Paul Feyerabend niega que el lenguaje
determine el pensamiento. La vida humana está sometida a múltiples
factores de los cuales el lenguaje es sin duda uno de los más
importantes, pero no el único. Los griegos de aquella época se
vieron inmersos en procesos de cambio social que no alcanzaban a
comprender del todo, pero que favorecieron una nueva forma de pensar
caracterizada por la preponderancia de la abstracción sobre la
experiencia concreta. Es la historia -no el lenguaje, ni la
imaginación o inteligencia de algunos- quién explica mejor el
advenimiento de una nueva cosmovisión. Algunos de los factores a
tomar en consideración son los siguientes:
En política las relaciones familiares
y de vecindad son sustituidas, con Clístenes, por el principio de
isonomía, es decir, por una relación formal que establece la
igualdad de todos los ciudadanos ante la ley. El dinero reemplaza al
trueque en las transacciones económicas con todo lo que ello supone:
la pérdida de atención al contexto y al detalle concreto, la
emergencia de un nuevo tipo de realidad, una realidad abstracta, el
dinero, que, en sí mismo, no es nada, pero puede cambiarse por todo
tipo de bienes. Las relaciones entre los jefes militares y los
soldados ya no son de camaradería sino que cada vez son más
distantes e impersonales. Los dioses locales se fusionan en el curso
de los viajes dando lugar a nuevas divinidades más poderosas pero
menos humanas. Las máscaras del teatro imponen estereotipos fijos
sobre el continuo de las expresiones faciales. El comercio favorece
el conocimiento mutuo y el intercambio pero, por eso mismo, socava y
debilita las idiosincrasias culturales. Todos estos procesos están
iniciándose cuando el poeta escribe la Ilíada. El discurso
de Aquiles es otro factor -uno más- que contribuye a este cambio que
desemboca, en el siglo VI aC. en la constitución de un nuevo léxico
-la filosofía- y una nueva cosmovisión.
Las palabras, poco a poco y de forma no
intencionada, se hicieron cada vez más ambiguas y genéricas y la
distinción entre Realidad y Apariencia pudo finalmente ser formulada
y establecida.

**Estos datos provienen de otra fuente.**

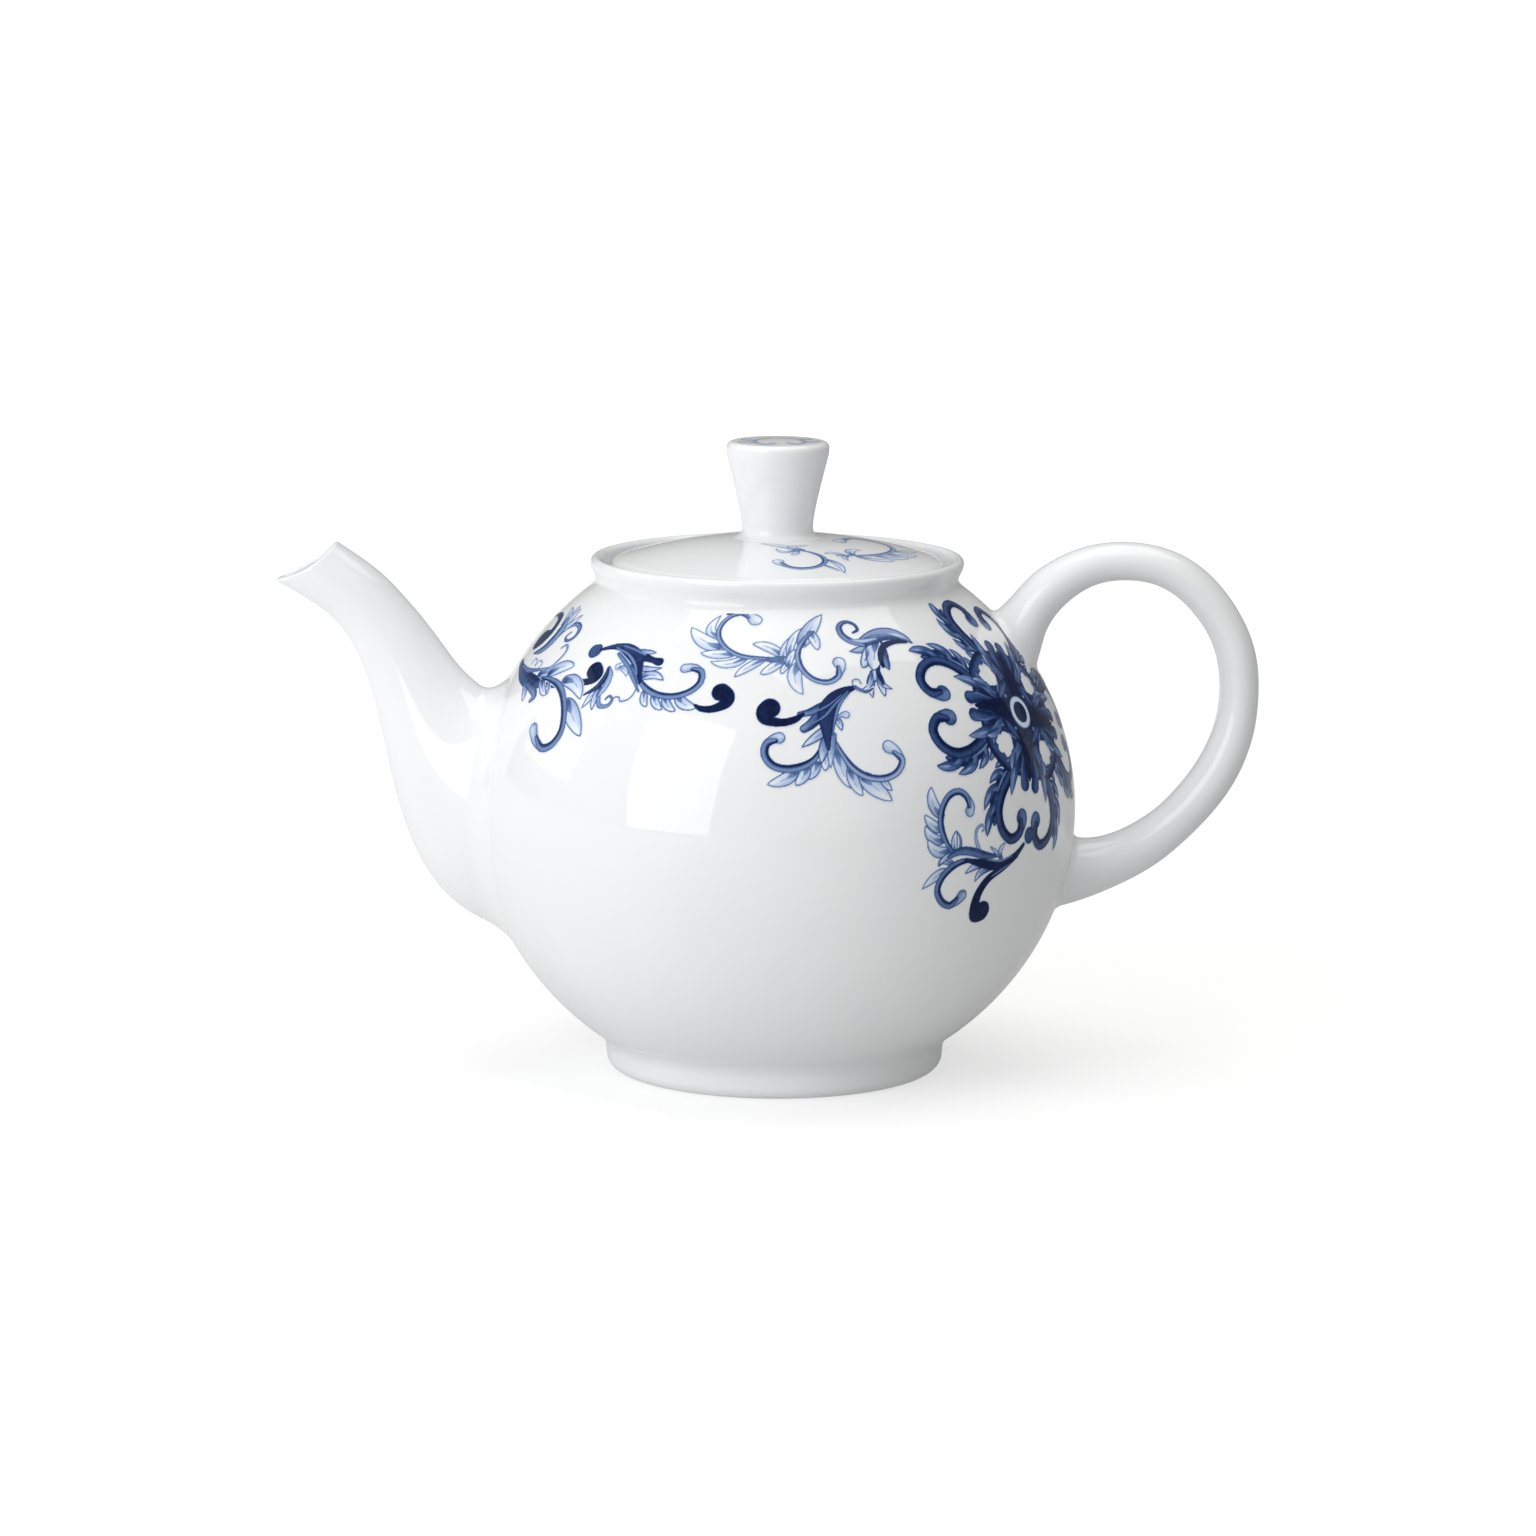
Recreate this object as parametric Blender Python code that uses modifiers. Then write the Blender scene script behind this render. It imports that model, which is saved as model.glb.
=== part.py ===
# A porcelain teapot of about 1.2 litres: a round pot with spout, handle, foot ring and neck collar, and a
# loose lid with its knob. Metres, +Z up. The pot stands on Z = 0 and its spout points to -X.

import math

import bmesh
import bpy
from mathutils import Matrix, Vector

MM = 0.001

# Pot body: an ellipsoid of revolution with an even wall
POT_AXIS_X = 2.0 * MM  # the pot's axis; spout and handle reach equally far from X = 0
BODY_RADIUS = 75.0 * MM
BODY_HALF_HEIGHT = 70.8 * MM
BODY_CENTRE_Z = 66.0 * MM
WALL = 3.6 * MM
FLOOR_Z = 9.5 * MM
BASE_Z = 5.0 * MM  # underside of the base inside the foot ring
SHOULDER_Z = 121.3 * MM  # where the neck collar sits on the body
GAP = 0.3 * MM  # left between pieces that touch

# Foot ring
FOOT_RADIUS = 42.5 * MM
FOOT_HEIGHT = 8.0 * MM
FOOT_WIDTH = 7.3 * MM
FOOT_ROUND = 3.3 * MM
FOOT_TAPER = 0.2 * MM
FOOT_INNER_ROUND = 1.3 * MM

# Neck collar, with its rolled lip, and the seat for the lid inside it
LIP_RING_RADIUS = 44.65 * MM
LIP_ROUND = 1.35 * MM
RIM_Z = 129.3 * MM
COLLAR_WAIST_RADIUS = 45.2 * MM
COLLAR_WAIST_Z = 123.8 * MM
COLLAR_FOOT_RADIUS = 46.5 * MM
SEAT_INNER_RADIUS = 38.0 * MM
SEAT_TOP_Z = 124.2 * MM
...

Esta nueva idea, desde una perspectiva
racional-ilustrada, supone un importante paso adelante en la
historia del pensamiento. Sin embargo Feyerabend, siguiendo la estela
de Nietzsche, analiza con suspicacia todo este proceso: el
pensamiento se hizo más abstracto y monótono, los ricos
vocabularios que habían descrito con detalle la relación entre los
seres humanos y el medio natural se empobrecieron y estandarizaron,
muchos términos desaparecieron y otros redujeron su campo semántico.
Algunas ideas, como la distinción que nos ocupa, contribuyeron a una
reducción significativa de la riqueza de los léxicos y fomentaron,
a la larga, un pensamiento más superficial y tedioso.